◆ REQUIREMENT ◆
Could every line of the data be printed exactly as it reads?

◆ RECORDED INFORMATION ◆
═══

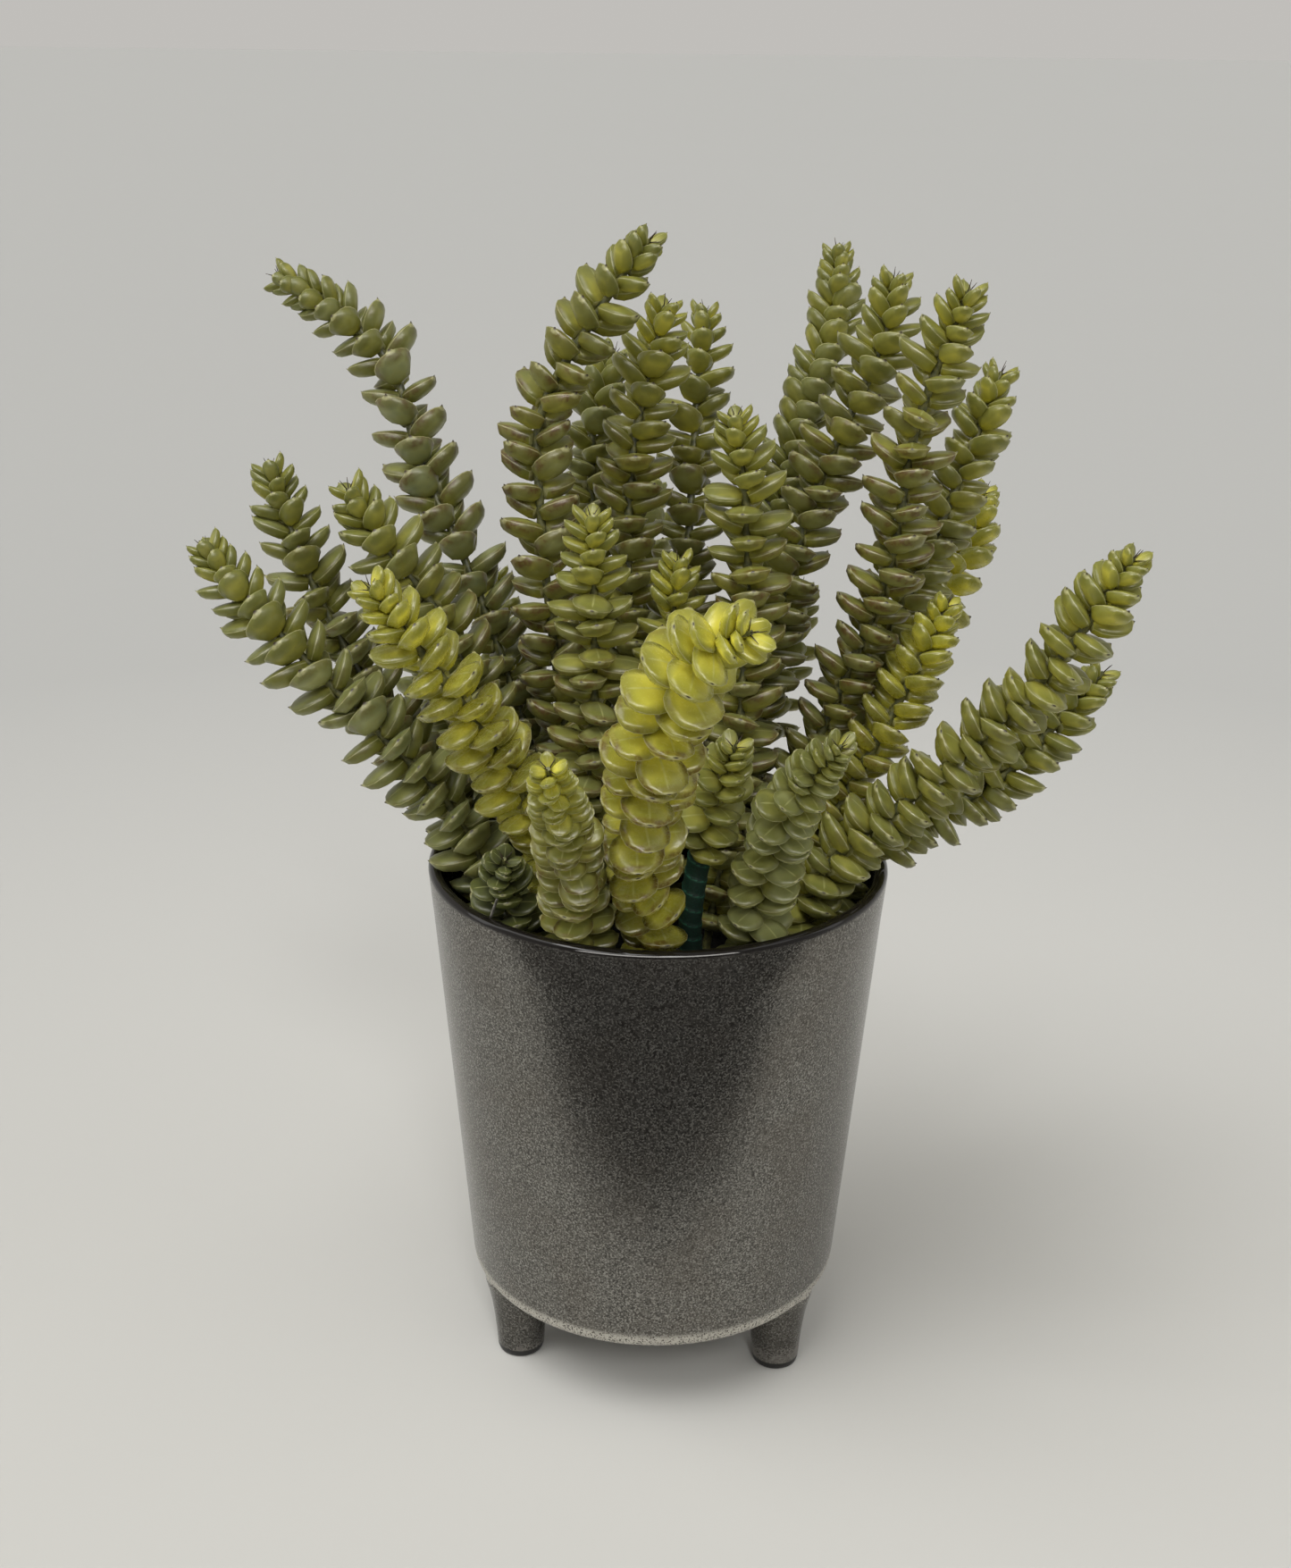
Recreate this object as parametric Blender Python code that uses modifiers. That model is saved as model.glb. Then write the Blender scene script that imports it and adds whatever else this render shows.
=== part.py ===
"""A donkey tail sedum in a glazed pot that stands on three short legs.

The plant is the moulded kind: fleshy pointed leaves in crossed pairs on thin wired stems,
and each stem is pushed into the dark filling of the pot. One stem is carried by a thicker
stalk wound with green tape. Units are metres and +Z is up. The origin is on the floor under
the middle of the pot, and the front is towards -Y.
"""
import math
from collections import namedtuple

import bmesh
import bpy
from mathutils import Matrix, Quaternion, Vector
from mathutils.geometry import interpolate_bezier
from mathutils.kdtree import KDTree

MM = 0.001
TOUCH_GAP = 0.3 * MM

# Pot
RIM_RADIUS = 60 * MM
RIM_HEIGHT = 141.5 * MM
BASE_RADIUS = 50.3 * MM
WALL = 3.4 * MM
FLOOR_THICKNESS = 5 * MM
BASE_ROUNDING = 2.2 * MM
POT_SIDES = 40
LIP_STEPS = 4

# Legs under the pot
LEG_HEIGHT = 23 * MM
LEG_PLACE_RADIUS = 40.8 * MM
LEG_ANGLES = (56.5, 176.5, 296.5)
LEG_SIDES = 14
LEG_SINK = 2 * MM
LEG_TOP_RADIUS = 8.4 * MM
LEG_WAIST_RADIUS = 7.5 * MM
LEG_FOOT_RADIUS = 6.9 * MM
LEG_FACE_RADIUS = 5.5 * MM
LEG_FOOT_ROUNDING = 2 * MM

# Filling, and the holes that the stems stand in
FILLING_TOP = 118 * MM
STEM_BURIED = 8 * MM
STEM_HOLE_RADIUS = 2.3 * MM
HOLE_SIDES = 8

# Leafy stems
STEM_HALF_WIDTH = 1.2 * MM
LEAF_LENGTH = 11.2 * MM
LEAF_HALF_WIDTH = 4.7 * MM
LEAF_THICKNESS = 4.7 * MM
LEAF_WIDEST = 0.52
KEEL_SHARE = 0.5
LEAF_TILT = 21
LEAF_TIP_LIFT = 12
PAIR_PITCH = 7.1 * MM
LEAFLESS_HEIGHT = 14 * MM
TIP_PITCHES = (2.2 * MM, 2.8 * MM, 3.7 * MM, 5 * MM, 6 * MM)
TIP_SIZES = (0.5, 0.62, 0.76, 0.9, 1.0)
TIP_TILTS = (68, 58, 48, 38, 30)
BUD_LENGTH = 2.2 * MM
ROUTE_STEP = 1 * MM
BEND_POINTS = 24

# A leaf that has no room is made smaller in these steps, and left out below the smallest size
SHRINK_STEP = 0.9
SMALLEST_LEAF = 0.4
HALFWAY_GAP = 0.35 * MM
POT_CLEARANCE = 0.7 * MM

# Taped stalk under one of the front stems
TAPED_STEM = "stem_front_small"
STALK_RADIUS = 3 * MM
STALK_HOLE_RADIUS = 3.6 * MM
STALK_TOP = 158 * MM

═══

◆ SOLUTION BELOW ◆
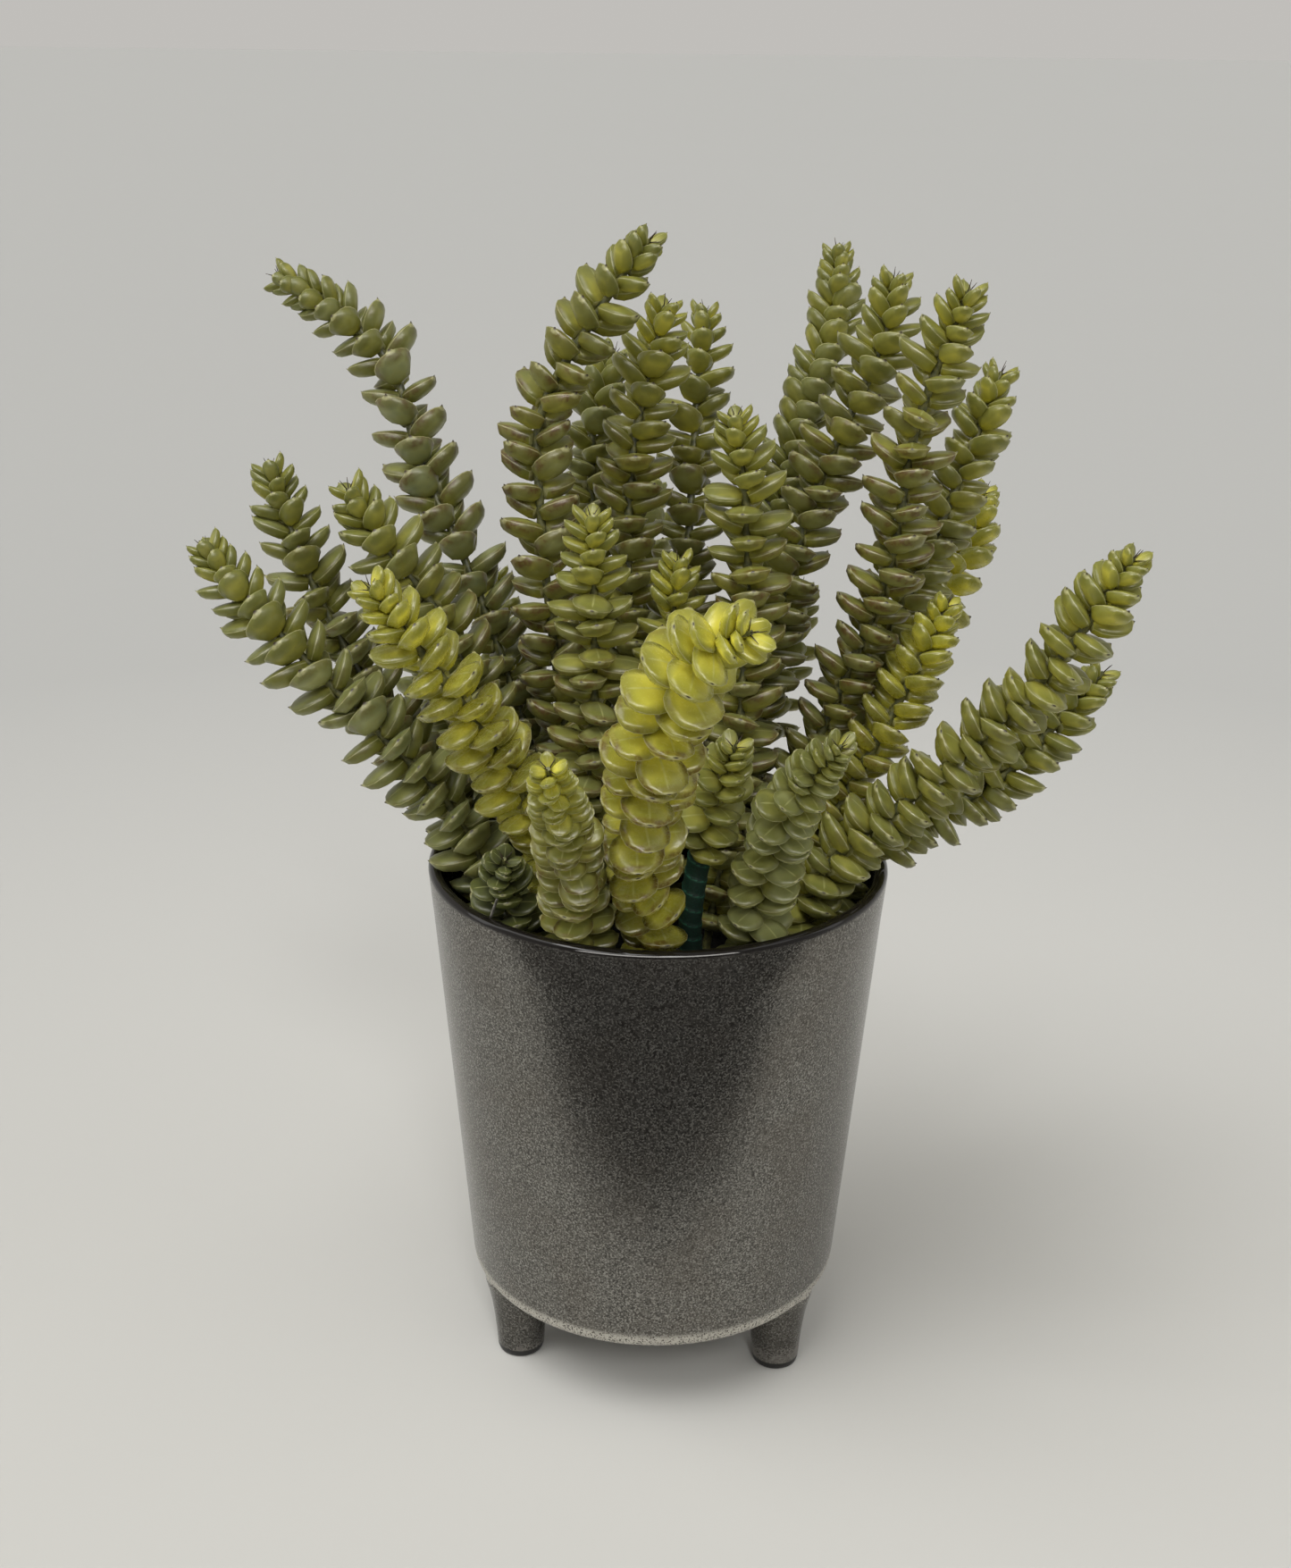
Recreate this object as parametric Blender Python code that uses modifiers. That model is saved as model.glb. Then write the Blender scene script that imports it and adds whatever else this render shows.
=== part.py ===
"""A donkey tail sedum in a glazed pot that stands on three short legs.

The plant is the moulded kind: fleshy pointed leaves in crossed pairs on thin wired stems,
and each stem is pushed into the dark filling of the pot. One stem is carried by a thicker
stalk wound with green tape. Units are metres and +Z is up. The origin is on the floor under
the middle of the pot, and the front is towards -Y.
"""
import math
from collections import namedtuple

import bmesh
import bpy
from mathutils import Matrix, Quaternion, Vector
from mathutils.geometry import interpolate_bezier
from mathutils.kdtree import KDTree

MM = 0.001
TOUCH_GAP = 0.3 * MM

# Pot
RIM_RADIUS = 60 * MM
RIM_HEIGHT = 141.5 * MM
BASE_RADIUS = 50.3 * MM
WALL = 3.4 * MM
FLOOR_THICKNESS = 5 * MM
BASE_ROUNDING = 2.2 * MM
POT_SIDES = 40
LIP_STEPS = 4

# Legs under the pot
LEG_HEIGHT = 23 * MM
LEG_PLACE_RADIUS = 40.8 * MM
LEG_ANGLES = (56.5, 176.5, 296.5)
LEG_SIDES = 14
LEG_SINK = 2 * MM
LEG_TOP_RADIUS = 8.4 * MM
LEG_WAIST_RADIUS = 7.5 * MM
LEG_FOOT_RADIUS = 6.9 * MM
LEG_FACE_RADIUS = 5.5 * MM
LEG_FOOT_ROUNDING = 2 * MM

# Filling, and the holes that the stems stand in
FILLING_TOP = 118 * MM
STEM_BURIED = 8 * MM
STEM_HOLE_RADIUS = 2.3 * MM
HOLE_SIDES = 8

# Leafy stems
STEM_HALF_WIDTH = 1.2 * MM
LEAF_LENGTH = 11.2 * MM
LEAF_HALF_WIDTH = 4.7 * MM
LEAF_THICKNESS = 4.7 * MM
LEAF_WIDEST = 0.52
KEEL_SHARE = 0.5
LEAF_TILT = 21
LEAF_TIP_LIFT = 12
PAIR_PITCH = 7.1 * MM
LEAFLESS_HEIGHT = 14 * MM
TIP_PITCHES = (2.2 * MM, 2.8 * MM, 3.7 * MM, 5 * MM, 6 * MM)
TIP_SIZES = (0.5, 0.62, 0.76, 0.9, 1.0)
TIP_TILTS = (68, 58, 48, 38, 30)
BUD_LENGTH = 2.2 * MM
ROUTE_STEP = 1 * MM
BEND_POINTS = 24

# A leaf that has no room is made smaller in these steps, and left out below the smallest size
SHRINK_STEP = 0.9
SMALLEST_LEAF = 0.4
HALFWAY_GAP = 0.35 * MM
POT_CLEARANCE = 0.7 * MM

# Taped stalk under one of the front stems
TAPED_STEM = "stem_front_small"
STALK_RADIUS = 3 * MM
STALK_HOLE_RADIUS = 3.6 * MM
STALK_TOP = 158 * MM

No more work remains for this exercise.